* _Instruction_:
Below this line is a set of entries; quote exactly the lines from the line that contains "hinge_pin_right, aperture_frame, aperture_membrane]" to the line that contains "CRISP_DEGREES = 28", both lines included.

* _Material for this task_:
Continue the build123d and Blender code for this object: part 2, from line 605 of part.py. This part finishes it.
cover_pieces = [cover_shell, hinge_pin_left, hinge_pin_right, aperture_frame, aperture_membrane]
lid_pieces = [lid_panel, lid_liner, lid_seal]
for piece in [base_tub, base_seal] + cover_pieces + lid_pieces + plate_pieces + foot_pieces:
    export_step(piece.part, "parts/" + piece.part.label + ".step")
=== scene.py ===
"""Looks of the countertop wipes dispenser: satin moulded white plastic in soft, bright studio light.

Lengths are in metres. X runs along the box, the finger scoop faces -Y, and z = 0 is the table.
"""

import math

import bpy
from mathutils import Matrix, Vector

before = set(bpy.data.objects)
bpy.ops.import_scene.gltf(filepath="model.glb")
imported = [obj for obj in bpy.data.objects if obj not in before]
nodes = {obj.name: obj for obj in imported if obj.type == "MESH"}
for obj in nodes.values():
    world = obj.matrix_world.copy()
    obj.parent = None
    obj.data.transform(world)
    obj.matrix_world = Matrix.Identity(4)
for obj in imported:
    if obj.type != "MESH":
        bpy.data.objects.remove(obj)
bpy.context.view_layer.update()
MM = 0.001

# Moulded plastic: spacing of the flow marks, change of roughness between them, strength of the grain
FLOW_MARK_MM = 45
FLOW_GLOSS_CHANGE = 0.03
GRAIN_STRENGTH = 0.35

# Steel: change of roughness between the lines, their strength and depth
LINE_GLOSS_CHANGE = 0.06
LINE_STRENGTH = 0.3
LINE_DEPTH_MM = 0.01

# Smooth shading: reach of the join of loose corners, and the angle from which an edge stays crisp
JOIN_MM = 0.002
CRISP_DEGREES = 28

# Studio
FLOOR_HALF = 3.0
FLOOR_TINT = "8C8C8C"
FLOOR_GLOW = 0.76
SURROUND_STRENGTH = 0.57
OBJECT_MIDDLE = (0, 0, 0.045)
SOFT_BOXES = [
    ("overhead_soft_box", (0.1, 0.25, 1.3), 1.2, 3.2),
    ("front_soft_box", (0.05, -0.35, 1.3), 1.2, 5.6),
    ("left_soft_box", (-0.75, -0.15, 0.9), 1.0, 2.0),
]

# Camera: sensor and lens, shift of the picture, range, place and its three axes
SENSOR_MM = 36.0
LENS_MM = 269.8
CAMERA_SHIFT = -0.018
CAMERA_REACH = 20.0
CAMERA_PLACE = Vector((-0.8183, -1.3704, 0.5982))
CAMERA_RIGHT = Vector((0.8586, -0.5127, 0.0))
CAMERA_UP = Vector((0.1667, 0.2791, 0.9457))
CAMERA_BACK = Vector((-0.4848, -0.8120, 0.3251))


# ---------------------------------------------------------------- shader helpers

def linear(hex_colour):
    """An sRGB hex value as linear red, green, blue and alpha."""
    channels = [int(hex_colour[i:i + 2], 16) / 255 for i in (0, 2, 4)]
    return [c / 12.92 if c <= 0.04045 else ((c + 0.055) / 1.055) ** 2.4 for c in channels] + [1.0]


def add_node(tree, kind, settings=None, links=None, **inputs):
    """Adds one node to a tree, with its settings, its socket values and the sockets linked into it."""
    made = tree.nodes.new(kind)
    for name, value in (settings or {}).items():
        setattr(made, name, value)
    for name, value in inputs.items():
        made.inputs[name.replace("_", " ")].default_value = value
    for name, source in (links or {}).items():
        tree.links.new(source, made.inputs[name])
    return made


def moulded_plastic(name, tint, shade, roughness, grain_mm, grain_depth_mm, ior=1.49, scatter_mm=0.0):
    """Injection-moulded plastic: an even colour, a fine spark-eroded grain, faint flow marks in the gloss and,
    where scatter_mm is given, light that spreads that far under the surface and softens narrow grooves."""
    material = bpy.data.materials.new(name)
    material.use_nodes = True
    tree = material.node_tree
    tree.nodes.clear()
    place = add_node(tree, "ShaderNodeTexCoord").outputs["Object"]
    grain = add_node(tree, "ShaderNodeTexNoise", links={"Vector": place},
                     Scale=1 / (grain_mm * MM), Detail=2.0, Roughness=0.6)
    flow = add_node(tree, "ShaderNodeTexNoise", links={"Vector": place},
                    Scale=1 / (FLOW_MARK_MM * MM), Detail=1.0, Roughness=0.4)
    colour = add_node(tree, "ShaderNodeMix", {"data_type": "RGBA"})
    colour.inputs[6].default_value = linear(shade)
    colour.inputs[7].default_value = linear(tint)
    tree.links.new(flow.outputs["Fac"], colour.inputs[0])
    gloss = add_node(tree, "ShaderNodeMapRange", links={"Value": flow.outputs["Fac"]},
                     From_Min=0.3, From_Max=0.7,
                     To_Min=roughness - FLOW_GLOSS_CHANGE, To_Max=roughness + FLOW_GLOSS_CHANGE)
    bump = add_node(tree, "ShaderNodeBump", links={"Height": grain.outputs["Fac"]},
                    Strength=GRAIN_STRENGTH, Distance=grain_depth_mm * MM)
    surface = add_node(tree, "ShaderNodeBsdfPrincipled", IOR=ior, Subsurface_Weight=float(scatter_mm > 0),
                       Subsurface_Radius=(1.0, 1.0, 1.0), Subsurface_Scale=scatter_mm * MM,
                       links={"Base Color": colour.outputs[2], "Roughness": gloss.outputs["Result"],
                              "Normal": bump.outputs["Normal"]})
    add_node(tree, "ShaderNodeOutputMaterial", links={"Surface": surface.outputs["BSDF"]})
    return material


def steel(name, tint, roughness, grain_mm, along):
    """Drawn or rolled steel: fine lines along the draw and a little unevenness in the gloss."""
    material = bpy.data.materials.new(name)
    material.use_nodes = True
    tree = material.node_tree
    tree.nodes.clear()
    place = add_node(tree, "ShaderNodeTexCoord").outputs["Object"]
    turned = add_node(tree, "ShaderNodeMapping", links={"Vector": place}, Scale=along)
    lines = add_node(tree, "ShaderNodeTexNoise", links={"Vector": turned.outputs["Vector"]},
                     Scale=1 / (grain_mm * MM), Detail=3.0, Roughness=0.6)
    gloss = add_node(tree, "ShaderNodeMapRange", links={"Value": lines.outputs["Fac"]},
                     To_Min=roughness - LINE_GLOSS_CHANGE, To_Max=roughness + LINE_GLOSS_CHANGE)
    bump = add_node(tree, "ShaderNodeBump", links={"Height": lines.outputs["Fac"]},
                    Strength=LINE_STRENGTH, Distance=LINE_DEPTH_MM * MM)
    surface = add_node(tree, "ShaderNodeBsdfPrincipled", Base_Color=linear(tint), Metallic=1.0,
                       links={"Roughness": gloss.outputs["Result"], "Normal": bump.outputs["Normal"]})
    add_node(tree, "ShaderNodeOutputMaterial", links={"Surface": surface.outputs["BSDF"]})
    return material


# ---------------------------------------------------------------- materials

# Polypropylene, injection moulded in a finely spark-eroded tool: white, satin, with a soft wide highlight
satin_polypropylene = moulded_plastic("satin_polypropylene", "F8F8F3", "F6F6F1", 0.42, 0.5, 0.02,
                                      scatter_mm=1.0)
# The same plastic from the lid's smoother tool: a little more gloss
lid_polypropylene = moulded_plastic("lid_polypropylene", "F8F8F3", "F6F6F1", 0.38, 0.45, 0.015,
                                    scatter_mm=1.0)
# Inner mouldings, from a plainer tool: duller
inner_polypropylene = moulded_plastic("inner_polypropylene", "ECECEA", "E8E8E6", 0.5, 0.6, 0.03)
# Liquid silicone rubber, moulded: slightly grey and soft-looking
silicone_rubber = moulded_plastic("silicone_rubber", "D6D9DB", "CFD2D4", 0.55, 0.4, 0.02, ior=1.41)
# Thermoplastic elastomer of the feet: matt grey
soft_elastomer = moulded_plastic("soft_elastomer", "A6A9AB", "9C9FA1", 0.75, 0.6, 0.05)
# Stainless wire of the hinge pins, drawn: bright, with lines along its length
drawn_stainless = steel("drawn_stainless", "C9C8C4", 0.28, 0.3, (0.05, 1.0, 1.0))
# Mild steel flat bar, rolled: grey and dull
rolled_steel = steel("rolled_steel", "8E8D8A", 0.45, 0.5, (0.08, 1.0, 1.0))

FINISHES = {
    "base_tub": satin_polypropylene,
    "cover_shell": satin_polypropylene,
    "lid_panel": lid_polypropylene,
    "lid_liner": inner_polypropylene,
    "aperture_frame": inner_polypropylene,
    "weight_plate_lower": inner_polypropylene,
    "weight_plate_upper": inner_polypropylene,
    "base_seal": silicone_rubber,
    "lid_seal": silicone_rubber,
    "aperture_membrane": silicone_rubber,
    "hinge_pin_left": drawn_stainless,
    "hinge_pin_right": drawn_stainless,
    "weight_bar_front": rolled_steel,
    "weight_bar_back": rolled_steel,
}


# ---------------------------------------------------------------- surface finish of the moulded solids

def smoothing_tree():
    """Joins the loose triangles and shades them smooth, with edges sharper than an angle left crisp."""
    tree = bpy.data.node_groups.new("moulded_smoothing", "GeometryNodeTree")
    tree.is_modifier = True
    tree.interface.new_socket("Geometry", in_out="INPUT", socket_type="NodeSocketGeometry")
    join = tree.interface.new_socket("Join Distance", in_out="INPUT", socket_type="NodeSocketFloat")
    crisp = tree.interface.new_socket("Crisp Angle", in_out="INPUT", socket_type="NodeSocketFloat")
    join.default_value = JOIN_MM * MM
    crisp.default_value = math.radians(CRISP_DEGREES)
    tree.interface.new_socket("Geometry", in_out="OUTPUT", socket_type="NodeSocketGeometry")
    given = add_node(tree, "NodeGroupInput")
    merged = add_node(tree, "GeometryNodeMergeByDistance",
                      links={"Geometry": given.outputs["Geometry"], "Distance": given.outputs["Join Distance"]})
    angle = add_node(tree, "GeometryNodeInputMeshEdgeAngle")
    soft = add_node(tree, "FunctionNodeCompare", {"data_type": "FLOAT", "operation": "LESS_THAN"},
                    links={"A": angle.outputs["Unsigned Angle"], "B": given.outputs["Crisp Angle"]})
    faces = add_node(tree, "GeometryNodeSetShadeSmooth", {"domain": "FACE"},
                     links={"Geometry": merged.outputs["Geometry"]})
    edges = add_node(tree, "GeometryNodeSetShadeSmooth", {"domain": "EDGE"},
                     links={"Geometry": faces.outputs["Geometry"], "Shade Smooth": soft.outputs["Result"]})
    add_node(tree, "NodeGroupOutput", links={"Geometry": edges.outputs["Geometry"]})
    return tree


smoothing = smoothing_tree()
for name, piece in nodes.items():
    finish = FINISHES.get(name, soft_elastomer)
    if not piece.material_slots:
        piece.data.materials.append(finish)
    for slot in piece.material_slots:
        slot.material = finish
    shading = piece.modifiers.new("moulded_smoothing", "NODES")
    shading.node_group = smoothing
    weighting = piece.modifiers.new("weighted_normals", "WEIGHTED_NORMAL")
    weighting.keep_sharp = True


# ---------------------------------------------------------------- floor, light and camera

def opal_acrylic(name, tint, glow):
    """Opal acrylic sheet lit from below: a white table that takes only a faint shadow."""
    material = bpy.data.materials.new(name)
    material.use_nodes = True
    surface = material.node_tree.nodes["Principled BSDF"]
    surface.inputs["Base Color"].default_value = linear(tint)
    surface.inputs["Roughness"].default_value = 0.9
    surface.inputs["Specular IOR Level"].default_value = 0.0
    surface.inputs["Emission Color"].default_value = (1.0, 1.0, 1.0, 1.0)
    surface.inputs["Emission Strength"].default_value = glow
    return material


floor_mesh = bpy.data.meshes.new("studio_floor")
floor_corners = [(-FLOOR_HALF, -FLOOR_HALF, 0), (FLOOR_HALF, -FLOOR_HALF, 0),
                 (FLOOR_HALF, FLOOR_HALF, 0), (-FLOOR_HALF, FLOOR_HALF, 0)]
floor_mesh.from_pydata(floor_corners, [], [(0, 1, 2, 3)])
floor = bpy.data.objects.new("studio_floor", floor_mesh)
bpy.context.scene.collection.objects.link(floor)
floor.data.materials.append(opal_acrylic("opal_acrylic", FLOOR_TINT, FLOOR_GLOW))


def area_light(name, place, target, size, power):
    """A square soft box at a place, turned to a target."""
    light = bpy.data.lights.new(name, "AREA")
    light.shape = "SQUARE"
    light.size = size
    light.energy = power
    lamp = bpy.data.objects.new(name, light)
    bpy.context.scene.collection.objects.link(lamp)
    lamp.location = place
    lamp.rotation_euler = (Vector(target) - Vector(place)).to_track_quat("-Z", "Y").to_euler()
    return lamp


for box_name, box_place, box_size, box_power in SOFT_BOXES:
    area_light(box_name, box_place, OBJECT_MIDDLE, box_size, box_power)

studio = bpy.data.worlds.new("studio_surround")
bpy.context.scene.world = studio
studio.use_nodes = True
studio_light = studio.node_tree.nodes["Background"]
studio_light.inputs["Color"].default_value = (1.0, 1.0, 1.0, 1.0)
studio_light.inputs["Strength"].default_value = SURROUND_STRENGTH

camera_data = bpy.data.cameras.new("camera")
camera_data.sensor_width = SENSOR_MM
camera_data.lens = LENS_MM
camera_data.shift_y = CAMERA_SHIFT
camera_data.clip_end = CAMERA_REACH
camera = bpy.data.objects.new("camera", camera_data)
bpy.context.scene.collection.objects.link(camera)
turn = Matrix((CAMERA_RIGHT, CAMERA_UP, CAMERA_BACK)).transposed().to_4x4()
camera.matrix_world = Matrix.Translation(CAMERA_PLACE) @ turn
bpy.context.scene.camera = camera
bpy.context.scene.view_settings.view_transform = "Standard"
...
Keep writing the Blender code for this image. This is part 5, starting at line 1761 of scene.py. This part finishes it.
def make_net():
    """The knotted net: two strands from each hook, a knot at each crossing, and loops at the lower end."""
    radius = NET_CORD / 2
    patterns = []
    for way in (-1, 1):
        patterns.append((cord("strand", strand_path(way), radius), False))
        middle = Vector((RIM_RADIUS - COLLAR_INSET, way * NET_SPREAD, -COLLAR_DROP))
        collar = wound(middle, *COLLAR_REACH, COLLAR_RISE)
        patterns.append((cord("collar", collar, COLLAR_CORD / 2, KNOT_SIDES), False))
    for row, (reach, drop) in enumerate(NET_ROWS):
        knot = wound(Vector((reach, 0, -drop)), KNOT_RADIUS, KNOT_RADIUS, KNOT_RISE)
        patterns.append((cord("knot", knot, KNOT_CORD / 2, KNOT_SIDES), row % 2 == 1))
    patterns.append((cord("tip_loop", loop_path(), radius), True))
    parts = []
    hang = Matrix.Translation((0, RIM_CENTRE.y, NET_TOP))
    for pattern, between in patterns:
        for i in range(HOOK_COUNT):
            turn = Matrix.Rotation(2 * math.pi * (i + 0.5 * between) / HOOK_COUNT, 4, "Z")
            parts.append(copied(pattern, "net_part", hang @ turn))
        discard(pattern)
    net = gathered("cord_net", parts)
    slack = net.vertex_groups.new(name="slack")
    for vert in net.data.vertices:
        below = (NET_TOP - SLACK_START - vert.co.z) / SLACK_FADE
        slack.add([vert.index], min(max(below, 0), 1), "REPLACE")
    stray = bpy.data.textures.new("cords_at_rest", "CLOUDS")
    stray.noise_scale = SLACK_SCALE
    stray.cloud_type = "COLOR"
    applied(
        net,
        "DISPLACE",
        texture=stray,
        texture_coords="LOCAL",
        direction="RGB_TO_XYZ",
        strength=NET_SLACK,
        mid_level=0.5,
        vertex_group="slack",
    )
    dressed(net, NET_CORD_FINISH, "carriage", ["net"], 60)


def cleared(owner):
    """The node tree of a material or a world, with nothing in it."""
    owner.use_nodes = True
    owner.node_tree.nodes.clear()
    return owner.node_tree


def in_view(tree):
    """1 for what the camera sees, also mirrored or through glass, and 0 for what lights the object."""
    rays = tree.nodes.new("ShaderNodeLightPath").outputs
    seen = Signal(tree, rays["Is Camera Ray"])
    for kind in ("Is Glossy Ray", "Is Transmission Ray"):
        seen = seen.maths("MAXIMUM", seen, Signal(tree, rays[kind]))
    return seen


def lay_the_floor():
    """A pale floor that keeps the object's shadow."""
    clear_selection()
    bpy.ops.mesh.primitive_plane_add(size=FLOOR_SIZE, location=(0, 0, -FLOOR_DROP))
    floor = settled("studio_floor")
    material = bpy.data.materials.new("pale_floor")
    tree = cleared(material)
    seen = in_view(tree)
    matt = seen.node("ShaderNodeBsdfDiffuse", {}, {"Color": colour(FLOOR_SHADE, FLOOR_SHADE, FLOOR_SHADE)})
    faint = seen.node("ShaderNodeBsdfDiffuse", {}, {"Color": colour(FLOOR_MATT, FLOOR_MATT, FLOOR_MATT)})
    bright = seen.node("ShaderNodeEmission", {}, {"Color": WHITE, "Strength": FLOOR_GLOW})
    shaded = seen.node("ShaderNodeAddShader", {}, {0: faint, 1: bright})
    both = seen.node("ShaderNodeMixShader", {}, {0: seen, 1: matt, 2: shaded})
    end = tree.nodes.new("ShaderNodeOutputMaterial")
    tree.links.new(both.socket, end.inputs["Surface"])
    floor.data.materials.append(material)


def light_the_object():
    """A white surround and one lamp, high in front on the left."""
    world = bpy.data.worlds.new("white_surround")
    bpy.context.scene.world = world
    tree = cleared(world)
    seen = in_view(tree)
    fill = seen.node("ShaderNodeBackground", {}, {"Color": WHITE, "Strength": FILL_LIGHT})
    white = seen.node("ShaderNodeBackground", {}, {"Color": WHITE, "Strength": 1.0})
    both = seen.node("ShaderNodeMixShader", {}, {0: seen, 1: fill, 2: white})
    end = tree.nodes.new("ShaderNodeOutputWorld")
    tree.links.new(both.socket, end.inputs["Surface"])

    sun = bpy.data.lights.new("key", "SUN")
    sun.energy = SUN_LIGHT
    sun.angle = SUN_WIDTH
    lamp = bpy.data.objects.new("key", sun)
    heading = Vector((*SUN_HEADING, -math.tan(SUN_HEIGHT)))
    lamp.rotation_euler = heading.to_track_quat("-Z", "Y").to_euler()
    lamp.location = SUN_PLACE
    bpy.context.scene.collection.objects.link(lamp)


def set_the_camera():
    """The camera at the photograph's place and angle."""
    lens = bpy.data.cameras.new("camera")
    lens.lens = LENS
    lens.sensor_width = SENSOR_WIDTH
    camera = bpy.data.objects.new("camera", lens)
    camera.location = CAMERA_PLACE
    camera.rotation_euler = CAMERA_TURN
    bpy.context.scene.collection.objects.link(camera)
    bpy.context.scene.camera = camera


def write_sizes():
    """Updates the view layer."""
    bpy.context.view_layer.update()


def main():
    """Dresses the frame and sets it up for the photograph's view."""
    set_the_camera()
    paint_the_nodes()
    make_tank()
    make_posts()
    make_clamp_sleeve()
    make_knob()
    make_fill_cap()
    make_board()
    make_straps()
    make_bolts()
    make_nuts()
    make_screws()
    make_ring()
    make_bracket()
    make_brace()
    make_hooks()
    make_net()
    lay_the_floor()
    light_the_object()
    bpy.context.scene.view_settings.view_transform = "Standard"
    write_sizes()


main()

* _Written reply_:
cover_pieces = [cover_shell, hinge_pin_left, hinge_pin_right, aperture_frame, aperture_membrane]
lid_pieces = [lid_panel, lid_liner, lid_seal]
for piece in [base_tub, base_seal] + cover_pieces + lid_pieces + plate_pieces + foot_pieces:
    export_step(piece.part, "parts/" + piece.part.label + ".step")
=== scene.py ===
"""Looks of the countertop wipes dispenser: satin moulded white plastic in soft, bright studio light.

Lengths are in metres. X runs along the box, the finger scoop faces -Y, and z = 0 is the table.
"""

import math

import bpy
from mathutils import Matrix, Vector

before = set(bpy.data.objects)
bpy.ops.import_scene.gltf(filepath="model.glb")
imported = [obj for obj in bpy.data.objects if obj not in before]
nodes = {obj.name: obj for obj in imported if obj.type == "MESH"}
for obj in nodes.values():
    world = obj.matrix_world.copy()
    obj.parent = None
    obj.data.transform(world)
    obj.matrix_world = Matrix.Identity(4)
for obj in imported:
    if obj.type != "MESH":
        bpy.data.objects.remove(obj)
bpy.context.view_layer.update()
MM = 0.001

# Moulded plastic: spacing of the flow marks, change of roughness between them, strength of the grain
FLOW_MARK_MM = 45
FLOW_GLOSS_CHANGE = 0.03
GRAIN_STRENGTH = 0.35

# Steel: change of roughness between the lines, their strength and depth
LINE_GLOSS_CHANGE = 0.06
LINE_STRENGTH = 0.3
LINE_DEPTH_MM = 0.01

# Smooth shading: reach of the join of loose corners, and the angle from which an edge stays crisp
JOIN_MM = 0.002
CRISP_DEGREES = 28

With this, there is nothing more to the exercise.